Importantly, day-ahead markets are also recognised to better facilitate demand-side participation compared to real-time markets. A recent assessment of a day-ahead market for the New Zealand Energy Market noted potential efficiency benefits in this regard.204
For the NEM, any further consideration of a day-ahead market would require detailed cost-benefit analysis, including in relation to the nature of changes to the existing real-time and contract markets, impacts on market participants, and the implementation costs. Introducing a day-ahead market would be a significant reform. Other reforms are more urgent, as discussed elsewhere in this chapter.
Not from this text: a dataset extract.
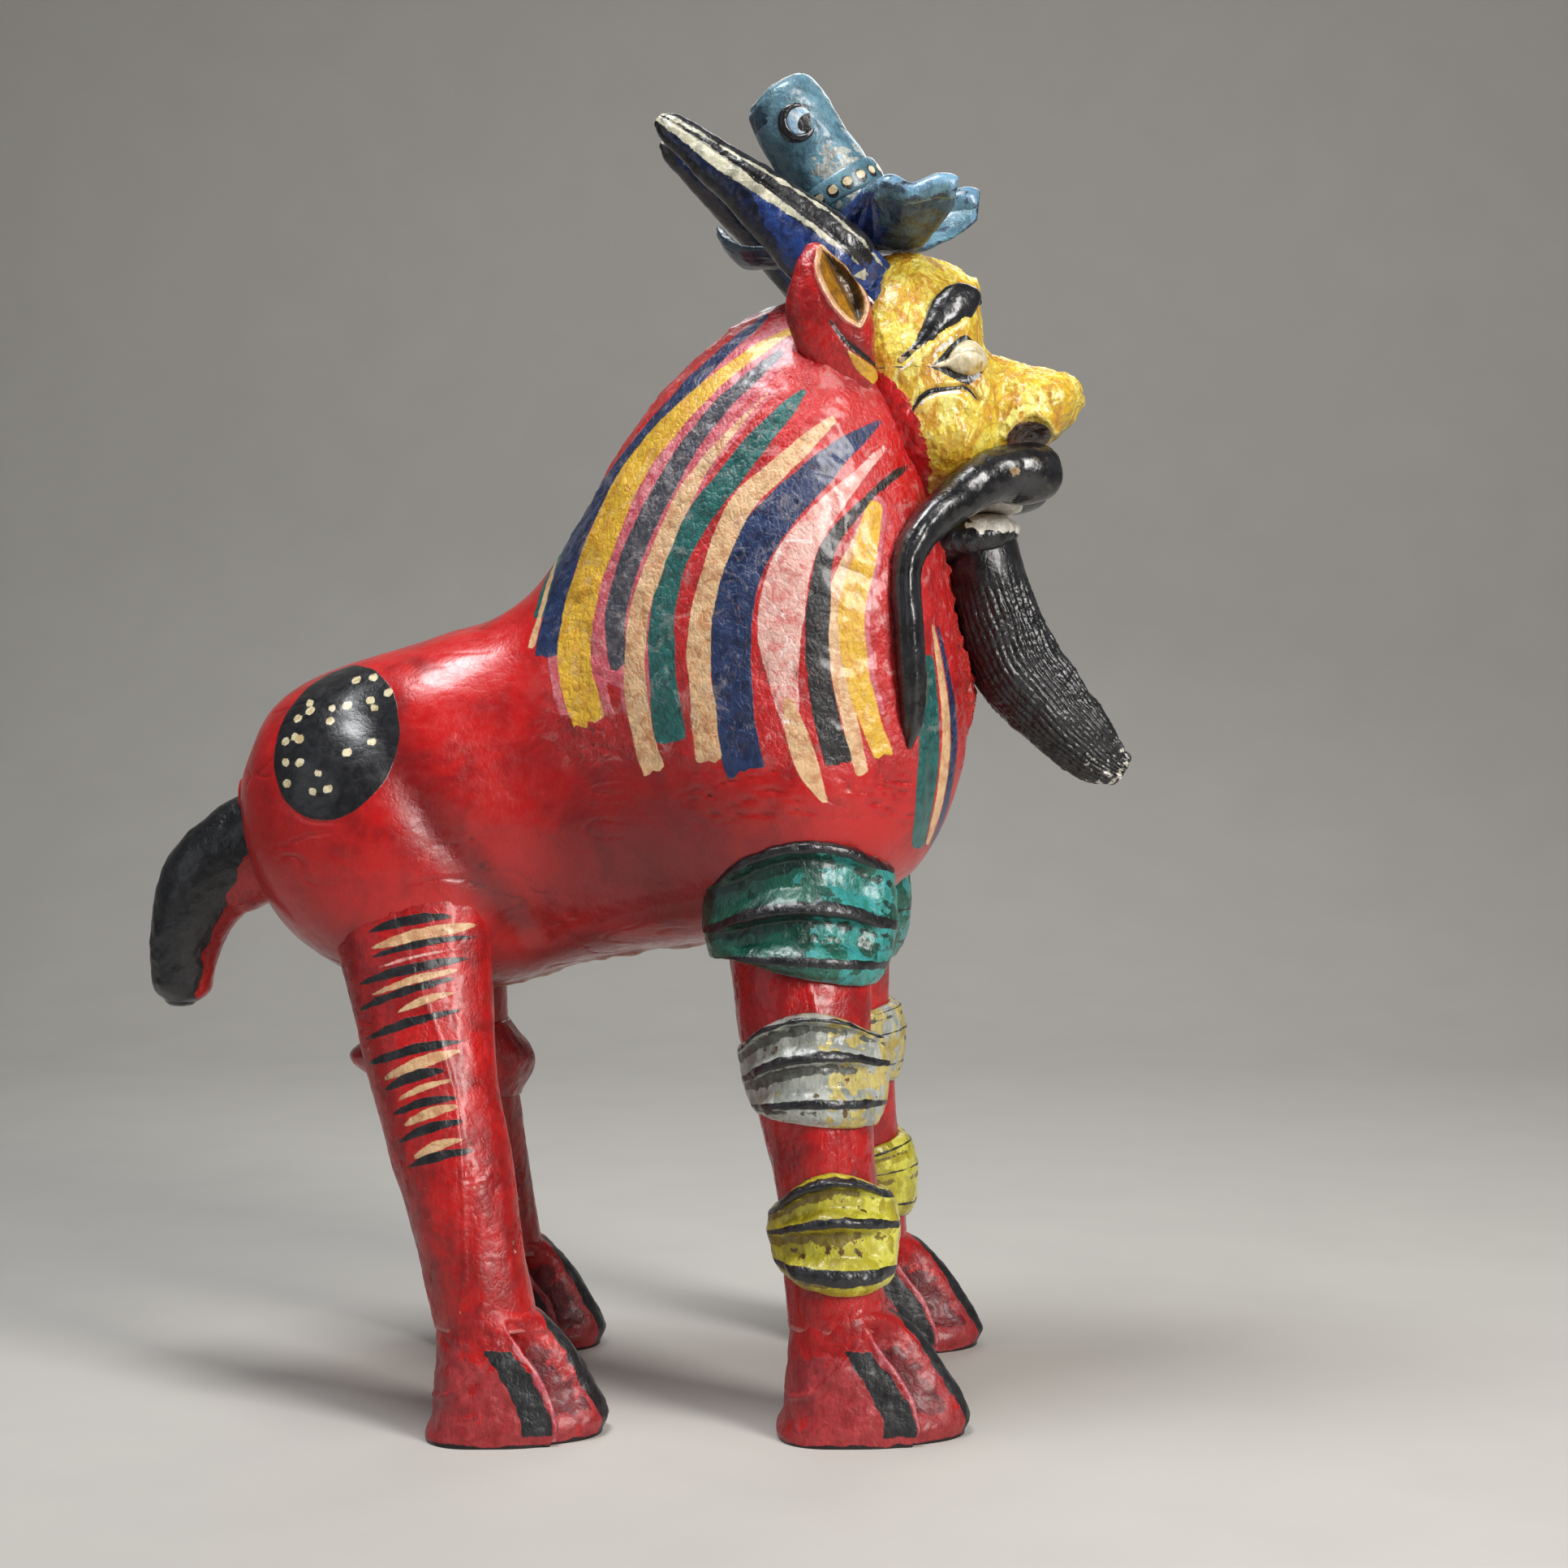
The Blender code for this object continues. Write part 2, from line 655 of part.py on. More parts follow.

For further consideration, the Panel recommends that AEMO and the AEMC should work closely with market participants to consider the possible benefits of a day-ahead market in the NEM.
Recommendation 3.4
By mid-2018, the Australian Energy Market Operator and the Australian Energy Market Commission should assess:
The need for a Strategic Reserve to act as a safety net in exceptional circumstances as an enhancement or replacement to the existing Reliability and Emergency Reserve Trader mechanism.
The effectiveness of the new licensing arrangements being developed for generators in South Australia and whether they should be applied in other National Electricity Market regions.
The suitability of a ‘day-ahead’ market to assist in maintaining system reliability.